You'll notice that 2006 is missing; that's because there was zero qualified candidates. No reliever with a minimum of 40 innings even topped a 1.2 pLI. Depending on which part of that season you're looking at, the Rays "closer" could've been any one of the following: Tyler Walker, Dan Miceli, Brian Meadows, Seth McClung, or Shawn Camp. Atrocious.

Now that we have our list, here is how those pitchers performed by FIP:

Year

Player

FIP

1999

Roberto Hernandez

2.94

2001

Esteban Yan

3.23

2009

J.P Howell

3.71

2000

Roberto Hernandez

4.13

2005

Danys Baez

4.2

2004

Danys Baez

4.25

1998

Roberto Hernandez

4.44

2008

Dan Wheeler

4.49

2003

Lance Carter

4.69

2002

Esteban Yan

4.7

2007

Al Reyes

4.85

2008

Troy Percival

5.87

 

Going with this quick and easy method of analysis, Roberto Hernandez's 1999 season is the golden standard for all Rays' relievers. Hernandez not only had the highest pLI in Rays history, but also the lowest FIP for a closer. A quick check of CHONE's historical WAR database says Hernandez was worth 3.1 wins above replacement that season. Nonetheless, the D-Rays finished in last place that season with a record of 69-93.

The surprise on the list has to be Esteban Yan in 2001. More famous for being referenced in the Simpsons than anything on the field, Yan had the second best closing season according to FIP. Despite what some believe, save percentage does not tell you the whole story. 2009's version of J.P. Howell finished third on the FIP list, and had the Iceman not melted late in 2009, he probably would've given Yan and Hernandez a run for their money.

While the older, oft-injured closer approached has worked in short doses, Troy Percival and his predecessor, Al Reyes, are among the worst closing seasons in the franchise's history.

In 2009, Rafael Soriano posted a pLI of 1.66 for the Braves.

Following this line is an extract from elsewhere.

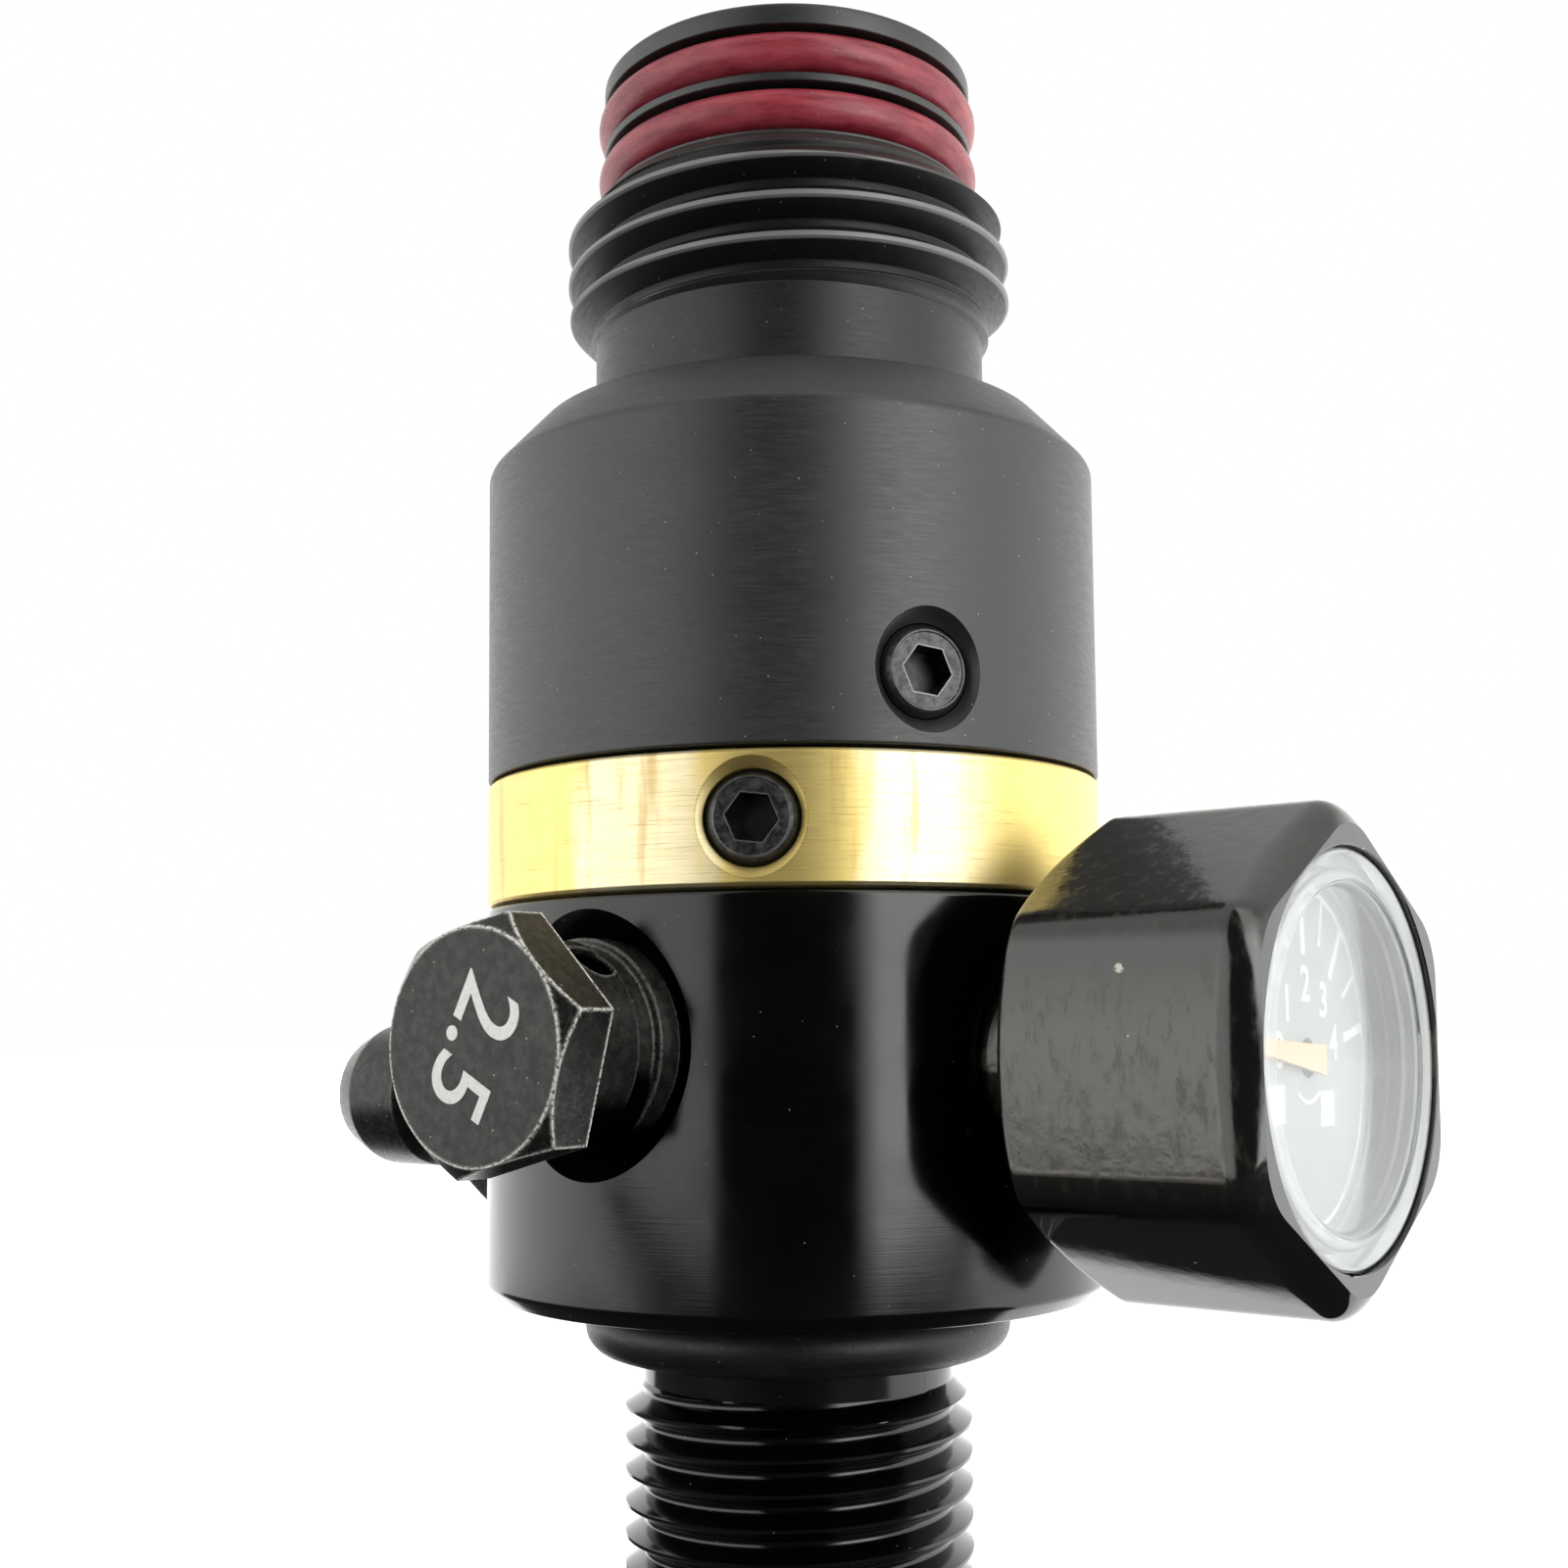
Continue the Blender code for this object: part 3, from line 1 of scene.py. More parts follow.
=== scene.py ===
"""The looks of a high-pressure air tank regulator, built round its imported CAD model.

Each CAD node that shows is replaced by a finer mesh of the same shape, with eased edges, helical threads
and a printed dial. The nodes inside stay as they are and get materials. Lengths are in millimetres until
a mesh is made, heights are along +Z, and a port's own frame has X sideways, Y up and Z outwards.
In an outline, a line of text holds one wall, and a corner's third number is the reach of its rounding.
"""

import json
import math

import bmesh
import bpy
from mathutils import Matrix, Vector


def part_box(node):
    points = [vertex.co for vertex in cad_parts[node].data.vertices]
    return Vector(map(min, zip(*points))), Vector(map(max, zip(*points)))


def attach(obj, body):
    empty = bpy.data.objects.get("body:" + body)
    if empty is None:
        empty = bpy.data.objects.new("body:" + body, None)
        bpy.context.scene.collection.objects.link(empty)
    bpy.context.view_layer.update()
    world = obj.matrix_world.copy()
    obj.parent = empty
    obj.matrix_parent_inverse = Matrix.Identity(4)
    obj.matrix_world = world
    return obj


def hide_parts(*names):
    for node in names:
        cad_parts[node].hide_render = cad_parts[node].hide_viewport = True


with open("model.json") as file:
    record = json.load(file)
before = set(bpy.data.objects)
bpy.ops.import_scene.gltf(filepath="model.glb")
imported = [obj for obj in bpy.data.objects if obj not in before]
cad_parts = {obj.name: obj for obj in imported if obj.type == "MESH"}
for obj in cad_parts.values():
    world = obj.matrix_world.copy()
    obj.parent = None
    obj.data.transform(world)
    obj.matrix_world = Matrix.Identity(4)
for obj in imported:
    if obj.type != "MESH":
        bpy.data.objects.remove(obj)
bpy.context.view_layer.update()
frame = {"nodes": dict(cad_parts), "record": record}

MM = 0.001
TURN = 2 * math.pi
UPRIGHT = Matrix.Identity(4)

# Fineness of the meshes
COLUMNS = 240
CASE_COLUMNS = 360
FEW_COLUMNS = 96
VENT_COLUMNS = 64
SEAL_STEPS = 28
ROUNDING_STEPS = 5
SHARP_ANGLE = 25.0
WELD = 0.0001
NEARLY = 0.02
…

He finished with 75.2 innings pitched and a fantastic FIP of 2.54. If he can some how duplicate last season's success in 2010, we will witness the greatest closer season in Rays' history. Not to put to much pressure on the man's right arm (it's fragile, after all), if Soriano can give the Rays 65 high leverage innings and maintain an FIP in the 3.5 season, I'll gladly take that.